DESCRIPTION OF THE TASK: Give back, exactly as it appears, the run of lines opening with the one containing "0.12), 0.30, 1.0)" and closing with the one containing "imported = [obj". Nothing outside that run should appear.

DATA LINES:
* start *

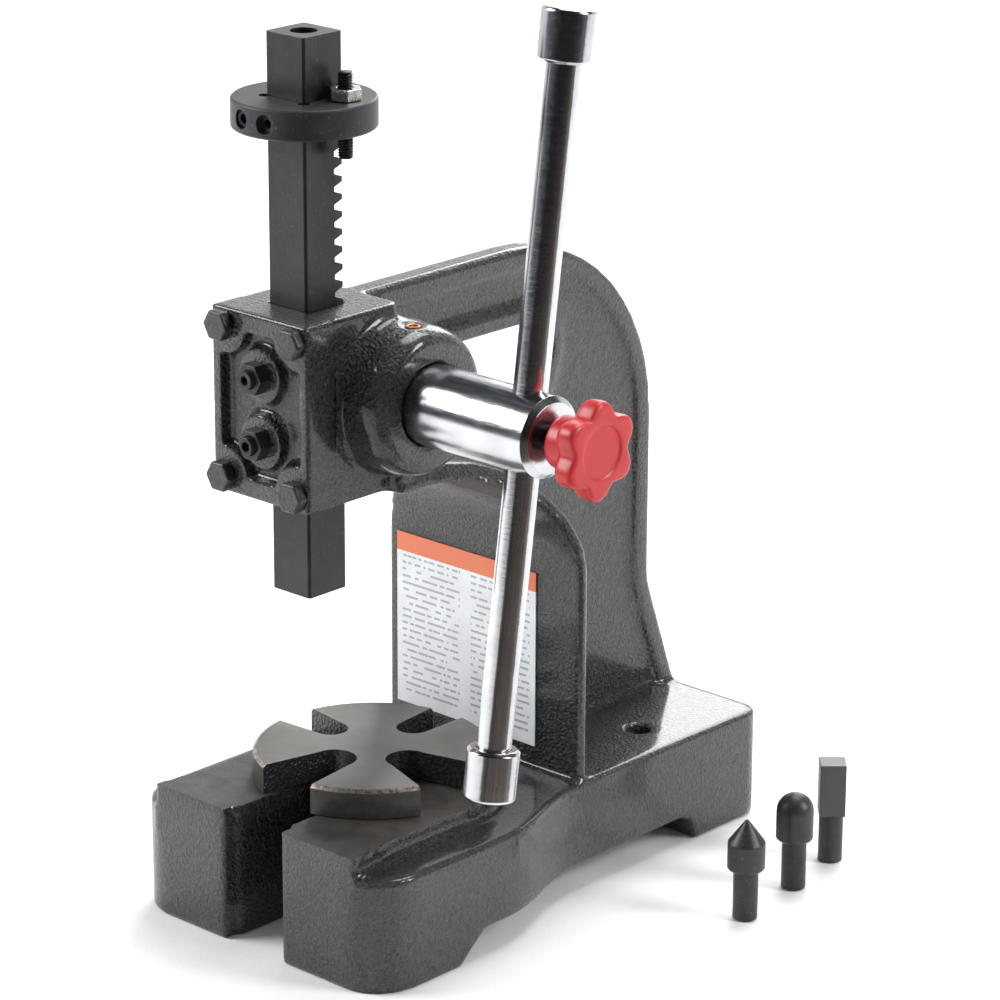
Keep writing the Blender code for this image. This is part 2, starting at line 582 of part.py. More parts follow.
def make_handle(chrome):
    floor = CAP_WALL + GAP
    bar = rod("handle_bar", BAR_RADIUS, HUB - (HANDLE_DOWN - floor) * UP_THE_HANDLE,
              HUB + (HANDLE_UP - floor) * UP_THE_HANDLE)
    make_part(bar, chrome, HUB)
    edge, bore = CAP_EDGE, BAR_RADIUS + GAP
    cap = [(0, 0), (CAP_RADIUS - edge, 0), (CAP_RADIUS - 0.3 * edge, -0.3 * edge), (CAP_RADIUS, -edge),
           (CAP_RADIUS, edge - CAP_LENGTH), (CAP_RADIUS - edge, -CAP_LENGTH), (bore, -CAP_LENGTH),
           (bore, -CAP_WALL), (0, -CAP_WALL)]
    for end, direction, reach in (("upper", 1, HANDLE_UP), ("lower", -1, HANDLE_DOWN)):
        tip = HUB + direction * reach * UP_THE_HANDLE
        shape = turned(f"handle_cap_{end}", cap, tip, direction * UP_THE_HANDLE)
        make_part(shape, chrome, tip)


def make_knob(red, steel):
    axis = (AXIS_Y, AXIS_Z)
    bore_end = KNOB_END - 0.0065
    stud = rod("clamp_stud", STUD_RADIUS, (HANDLE_X + BAR_RADIUS + GAP, *axis), (bore_end - GAP, *axis), 20)
    make_part(stud, steel, (HANDLE_X, *axis))
    star = []
    for angle in np.linspace(0, 2 * math.pi, 10 * LOBES, endpoint=False):
        reach = KNOB_RADIUS + KNOB_WAVE * math.cos(LOBES * angle)
        star.append((AXIS_Y + reach * math.sin(angle), AXIS_Z + reach * math.cos(angle)))
    knob = prism("clamp_knob", star, KNOB_BACK, KNOB_END, "x")
    join(knob, rod("knob_neck", KNOB_NECK, (KNOB_START, *axis), (KNOB_BACK + 0.002, *axis)))
    cut(knob, rod("knob_bore", STUD_RADIUS + GAP, (HUB_END, *axis), (bore_end, *axis), 20))
    make_part(knob, red, (KNOB_BACK, *axis))


# Small parts ----------------------------------------------------------------------------------


def make_anvil_plate(steel):
    low, high = TABLE_TOP + GAP, TABLE_TOP + GAP + PLATE_THICK
    profile = [(0, high), (PLATE_RADIUS - PLATE_CHAMFER, high), (PLATE_RADIUS, high - PLATE_CHAMFER),
               (PLATE_RADIUS, low), (0, low)]
    plate = turned("anvil_plate", profile, (0, PLATE_Y, 0), (0, 0, 1), 64)
    for degrees, mouth, end_radius, distance in PLATE_SLOTS:
        far = PLATE_RADIUS + 0.01
        flare = mouth + (mouth - end_radius) * 0.01 / (PLATE_RADIUS - distance)
        outline = arc((distance, 0), end_radius, 90, 270, 12) + [(far, -flare), (far, flare)]
        slot = prism(f"plate_slot_{degrees}", outline, 0.05, 0.09, "z")
        turn = Matrix.Rotation(math.radians(degrees), 4, "Z")
        slot.data.transform(Matrix.Translation((0, PLATE_Y, 0)) @ turn)
        cut(plate, slot)
    make_part(plate, steel, (0, PLATE_Y, low))


def make_label_and_oiler(white, brass, steel):
    (left, low), (right, high) = LABEL_LOW, LABEL_HIGH
    face = FLANGE_Y - GAP
    make_part(box("label_plate", (left, face - LABEL_THICK, low), (right, face, high)), white)
    floor = OILER_TOP - 2.6 * BALL_RADIUS
    profile = [(0, floor), (OILER_BORE, floor), (OILER_BORE, OILER_TOP), (OILER_RADIUS, OILER_TOP),
               (OILER_RADIUS, OILER_LOW), (0, OILER_LOW)]
    ring = turned("oiler_ring", profile, (OILER_X, AXIS_Y, 0), (0, 0, 1), 20)
    make_part(ring, brass, (OILER_X, AXIS_Y, OILER_LOW))
    centre = (OILER_X, AXIS_Y, floor + GAP + BALL_RADIUS)
    make_part(ball("oiler_ball", BALL_RADIUS, centre), steel, centre)


def make_nose_tools(steel):
    edge = 0.0006
    foot = [(TOOL_SHANK, edge), (TOOL_SHANK - edge, 0), (0, 0)]
    shoulder = [(TOOL_HEAD, 0.0255), (TOOL_HEAD - 0.0009, 0.0245), (TOOL_SHANK, 0.0245)]
    cone = [(0, 0.0490), (0.0007, 0.0490), (TOOL_HEAD, 0.0380)] + shoulder
    dome = [(u, DOME_Z + v) for u, v in arc((0, 0), TOOL_HEAD, 90, 0, 8)] + shoulder
    for name, profile in (("cone", cone), ("round", dome)):
        x, y = TOOL_PLACES[name]
        tool = turned(f"nose_tool_{name}", profile + foot, (x, y, 0), (0, 0, 1), 24)
        make_part(tool, steel, (x, y, 0))
    x, y = TOOL_PLACES["flat"]
    shank = rod("nose_tool_flat", TOOL_SHANK, (x, y, 0), (x, y, 0.030), 24)
    blade = box("flat_blade", (-BLADE_HALF, -BLADE_HALF, BLADE_LOW), (BLADE_HALF, BLADE_HALF, BLADE_HIGH))
    blade.data.transform(Matrix.Translation((x, y, 0)) @ Matrix.Rotation(BLADE_TURN, 4, "Z"))
    make_part(join(shank, blade), steel, (x, y, 0))


def main():
    paint = new_material("hammered_paint", (0.030, 0.035, 0.033), 0.32, 0.0)
    steel = new_material("blackened_steel", (0.045, 0.047, 0.052), 0.42, 0.8)
    chrome = new_material("chrome", (0.80, 0.80, 0.81), 0.08, 1.0)
    zinc = new_material("bright_zinc", (0.70, 0.70, 0.69), 0.22, 1.0)
    ground = new_material("ground_steel", (0.30, 0.30, 0.30), 0.40, 0.9)
    brass = new_material("brass", (0.62, 0.33, 0.12), 0.30, 1.0)
    red = new_material("red_plastic", (0.75, 0.035, 0.035), 0.35, 0.0)
    white = new_material("label_white", (0.80, 0.81, 0.82), 0.50, 0.0)
    make_frame_casting(paint)
    make_cover(paint)
    make_fasteners(steel, paint)
    make_ram(steel)
    make_collar(steel, zinc)
    make_pinion_shaft(chrome, steel)
    make_handle(chrome)
    make_knob(red, steel)
    make_anvil_plate(ground)
    make_label_and_oiler(white, brass, steel)
    make_nose_tools(steel)


main()
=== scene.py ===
"""Looks of the bench arbor press: cast fillets, machined edges, threads and all the finishes.

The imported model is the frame. Only the label keeps its CAD shape and gets a material. Every other node is
replaced by a piece that starts from its mesh or its box: castings are remeshed and their corners filled as a
foundry fills them, machined pieces get broken edges, and the studs get their threads. All sizes are metres in
the frame's own axes.
"""

import json
import math

import bmesh
import bpy
import numpy as np
from mathutils import Matrix, Vector


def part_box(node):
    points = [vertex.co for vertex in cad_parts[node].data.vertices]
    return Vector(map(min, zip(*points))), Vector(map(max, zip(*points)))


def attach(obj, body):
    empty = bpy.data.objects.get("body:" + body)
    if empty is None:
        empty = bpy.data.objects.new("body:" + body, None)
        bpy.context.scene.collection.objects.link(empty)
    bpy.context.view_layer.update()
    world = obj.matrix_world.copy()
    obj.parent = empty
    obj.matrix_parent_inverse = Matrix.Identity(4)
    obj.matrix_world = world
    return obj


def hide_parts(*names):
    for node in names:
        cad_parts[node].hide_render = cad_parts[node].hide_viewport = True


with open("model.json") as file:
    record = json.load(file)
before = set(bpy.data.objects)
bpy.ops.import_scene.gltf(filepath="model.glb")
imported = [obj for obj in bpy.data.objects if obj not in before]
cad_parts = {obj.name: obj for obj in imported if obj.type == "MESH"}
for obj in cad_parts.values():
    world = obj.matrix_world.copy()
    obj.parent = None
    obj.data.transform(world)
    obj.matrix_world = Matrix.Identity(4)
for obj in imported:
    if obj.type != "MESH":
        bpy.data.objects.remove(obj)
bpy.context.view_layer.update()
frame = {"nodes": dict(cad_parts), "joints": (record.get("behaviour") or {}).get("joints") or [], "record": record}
NODES = frame["nodes"]
JOINTS = {joint["name"]: joint for joint in frame["joints"]}
BODY_OF = {node: body for body, nodes in frame["record"]["behaviour"]["bodies"].items() for node in nodes}

GAP = 0.0003
CAMERA_TARGET = Vector((-0.0293, 0.0142, 0.1792))
CAMERA_DISTANCE = 1.8951
CAMERA_AZIMUTH, CAMERA_ELEVATION, CAMERA_ROLL = (math.radians(angle) for angle in (42.734, 18.619, 0.256))
CAMERA_LENS = 146.6
LIGHT_TARGET = Vector((0.0, 0.0, 0.2))
FLOOR_REACH = 2.6
GLOW = (0.40, 0.42, 0.45)
ROOM_RISE = math.radians(50)
DARK_FROM, DARK_TO = math.radians(-42), math.radians(82)
DARK_NEAR, DARK_FAR, DARK_PARTS = 0.20, 4.0, 24

HUB = Vector(JOINTS["pinion_spin"]["pos_m"])
RAM_AXIS = (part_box("ram")[0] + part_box("ram")[1]) / 2
TABLE_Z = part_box("anvil_plate")[0].z - GAP
TABLE_SKIN, TABLE_HEADROOM, TABLE_REACH, TABLE_TOLERANCE = 0.0006, 0.002, 0.062, 0.0007
PLATE = Vector(JOINTS["anvil_turn"]["pos_m"])
KNOB_TURN = math.radians(4)
BAR_X = HUB.x + 0.1  # near the handle bar

# The joint between the head and its cover, which is crisp and hard to see
HEAD_Z = TABLE_Z + 0.1
JOINT_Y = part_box("front_cover_plate")[1].y + GAP / 2
JOINT_GROWTH, JOINT_SLIT = 0.005, 0.00006

# Bores and slots that are machined into the casting
RAM_SLOT_LOW, RAM_SLOT_HIGH = 0.20, 0.32
BEARING_DEPTH = 0.0125
TAIL_RADIUS, TAIL_OVERRUN = 0.0103, 0.01
MOUNT_HOLE_RADIUS, MOUNT_HOLE_LOW, MOUNT_HOLE_HIGH = 0.006, -0.01, 0.08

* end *

WRITTEN RESPONSE:
    brass = new_material("brass", (0.62, 0.33, 0.12), 0.30, 1.0)
    red = new_material("red_plastic", (0.75, 0.035, 0.035), 0.35, 0.0)
    white = new_material("label_white", (0.80, 0.81, 0.82), 0.50, 0.0)
    make_frame_casting(paint)
    make_cover(paint)
    make_fasteners(steel, paint)
    make_ram(steel)
    make_collar(steel, zinc)
    make_pinion_shaft(chrome, steel)
    make_handle(chrome)
    make_knob(red, steel)
    make_anvil_plate(ground)
    make_label_and_oiler(white, brass, steel)
    make_nose_tools(steel)


main()
=== scene.py ===
"""Looks of the bench arbor press: cast fillets, machined edges, threads and all the finishes.

The imported model is the frame. Only the label keeps its CAD shape and gets a material. Every other node is
replaced by a piece that starts from its mesh or its box: castings are remeshed and their corners filled as a
foundry fills them, machined pieces get broken edges, and the studs get their threads. All sizes are metres in
the frame's own axes.
"""

import json
import math

import bmesh
import bpy
import numpy as np
from mathutils import Matrix, Vector


def part_box(node):
    points = [vertex.co for vertex in cad_parts[node].data.vertices]
    return Vector(map(min, zip(*points))), Vector(map(max, zip(*points)))


def attach(obj, body):
    empty = bpy.data.objects.get("body:" + body)
    if empty is None:
        empty = bpy.data.objects.new("body:" + body, None)
        bpy.context.scene.collection.objects.link(empty)
    bpy.context.view_layer.update()
    world = obj.matrix_world.copy()
    obj.parent = empty
    obj.matrix_parent_inverse = Matrix.Identity(4)
    obj.matrix_world = world
    return obj


def hide_parts(*names):
    for node in names:
        cad_parts[node].hide_render = cad_parts[node].hide_viewport = True


with open("model.json") as file:
    record = json.load(file)
before = set(bpy.data.objects)
bpy.ops.import_scene.gltf(filepath="model.glb")
imported = [obj for obj in bpy.data.objects if obj not in before]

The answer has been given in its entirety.